Finding Work as a Freelance Web Developer
- How to become a Freelance Web Developer
- Rates of pay as a Freelance Web Developer
- How to generate free leads
- Setting up as a Sole Trader Freelancer
- Finding Freelance Work
- Freelancer FAQ’s
You may have previously been a permanent employee doing the same mundane work in need of a new challenge, or you may of liked the idea of being your own boss, so set down the path of freelancing...but naturally their is no joy in being your own boss should you not get any work! Our guide to finding work as a freelance Web Developer offers advice on promoting your services and getting more clients, with most of our suggestions costing nothing.
But before doing anything ask yourself the following:
- Who are my prospective clients?
- Where can I find them?
- Where do they go?
- How should I approach them?
- How do I engage with potential new clients, so when they do need a web developer they'll instinctively think of me?
By knowing who your potential clients are means you are more likely to know where they are going to look for your services. Read our helpful hints and tips below to finding those clients and building up that client database:
Word of mouth
Everyone will tell you that this is one of the best ways to ‘market’ yourself, and it’s true. Word of mouth is very powerful, however as you're just starting up, chances are you won’t know that many people. However, it is still worth making sure you tell everyone you know about what you are doing.
Work for free
A horrible thought we know, but if you are just starting out, then it’s vital that you build up a credible portfolio as soon as possible. If that means working for free in return for being able to use samples for your marketing, then do it. The best option is to target small companies who would not be able to afford your services otherwise, or charities and societies in your local area. They will benefit from it and so will you – so it’s a win-win for everyone, plus they may also recommend you to fee paying clients.

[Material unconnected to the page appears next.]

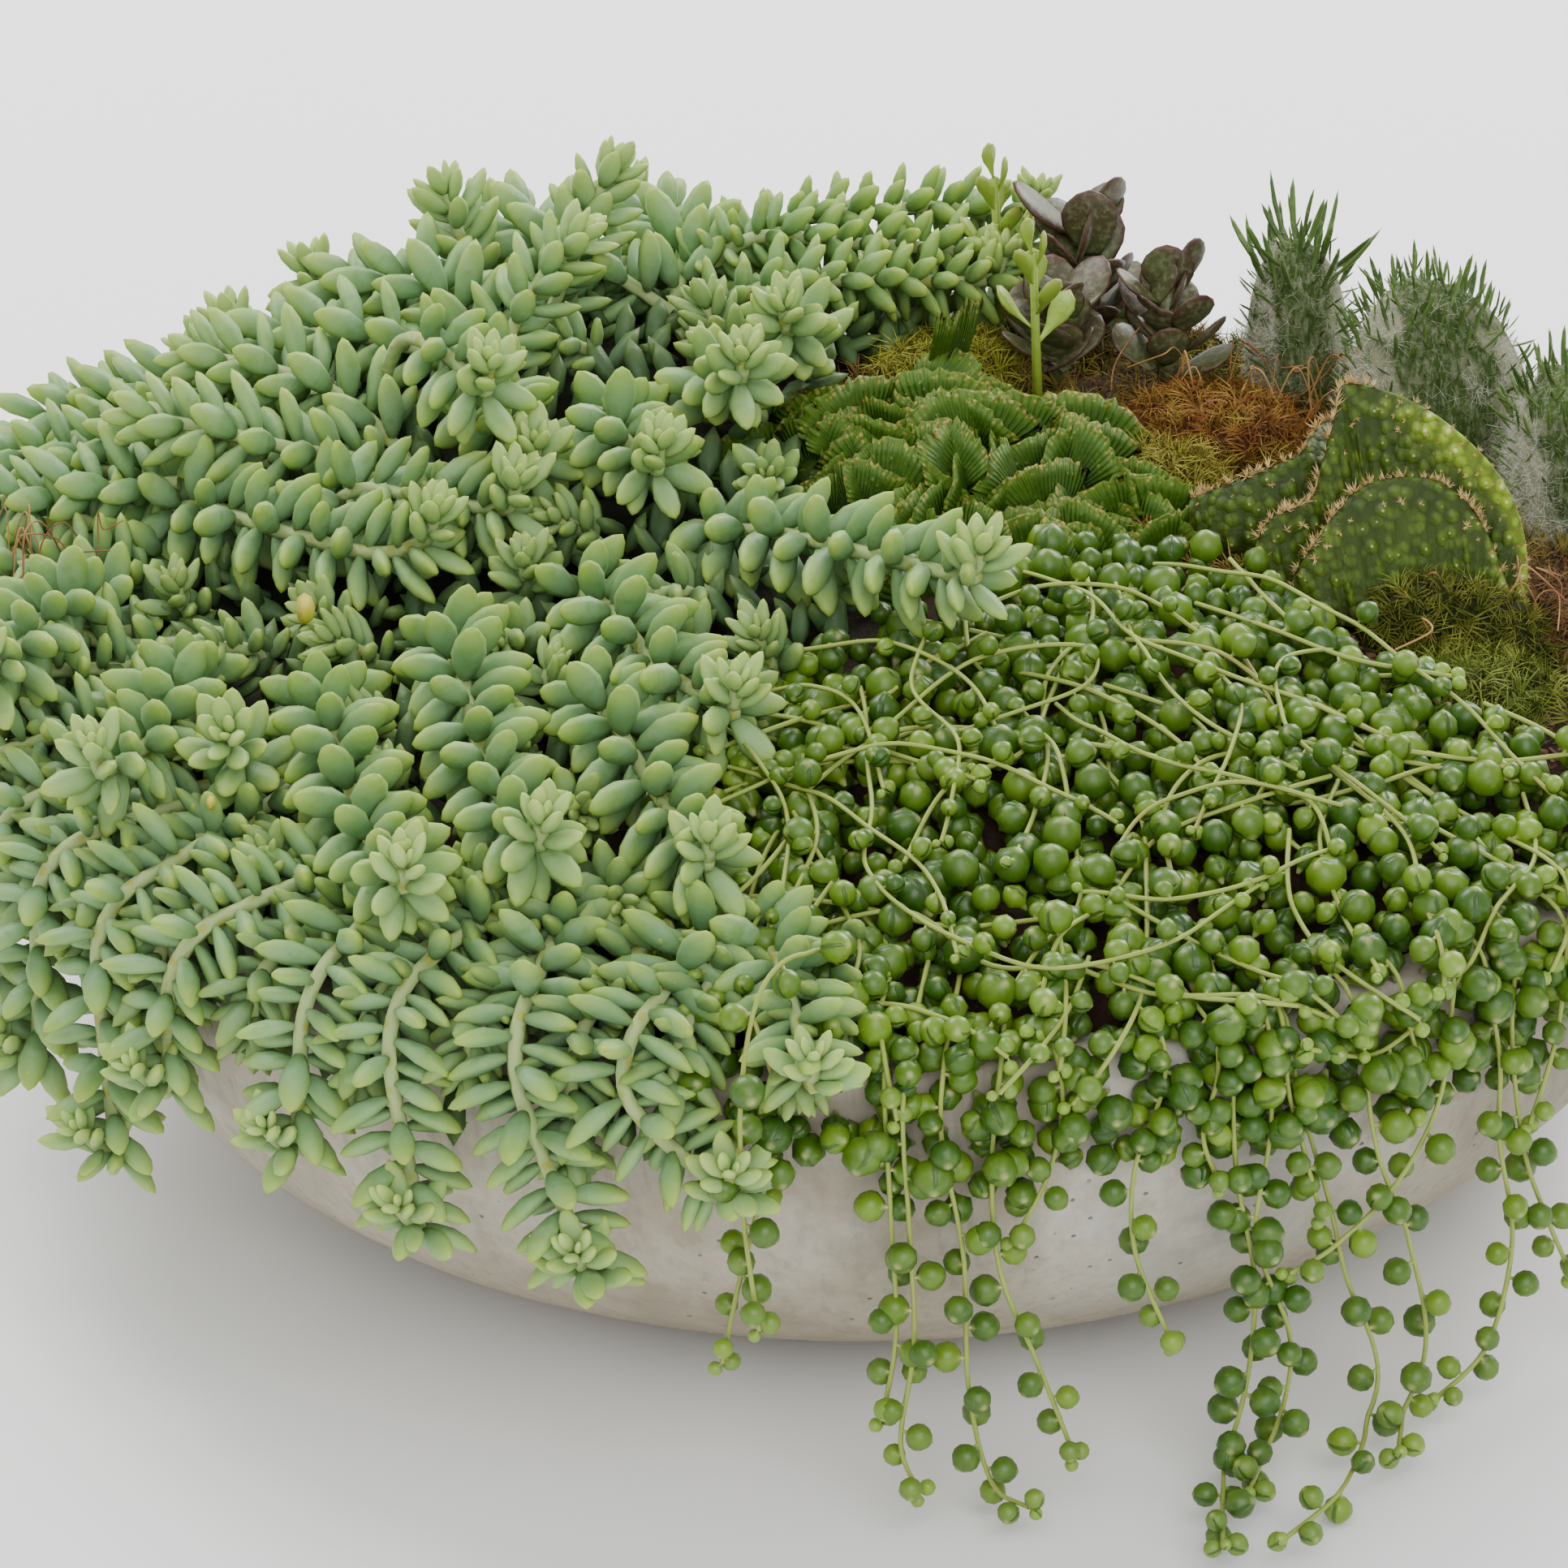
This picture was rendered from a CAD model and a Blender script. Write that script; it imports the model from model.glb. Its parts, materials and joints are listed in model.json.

Design and marketing agencies
All agencies will at some point in time use freelancer's, either when they are especially busy, or to cover holidays, illness and so on. What you need to do is to make as many agencies as possible aware of your existence, so that they will add you to their list of approved suppliers – and will think of you and call you when they need extra resources.
The simplest and cheapest approach is via email – and this is especially easy with agencies as often they will publish the contact details of the person you need to speak to on their website. Then all you have to do is send an email (or even pick up the phone if you’re feeling brave!) and ask if they are looking for freelancers. Then tell them about you and give them your website details so they can see those samples of work. Some may ask for more PDF samples to be emailed, so make sure you have a selection at the ready.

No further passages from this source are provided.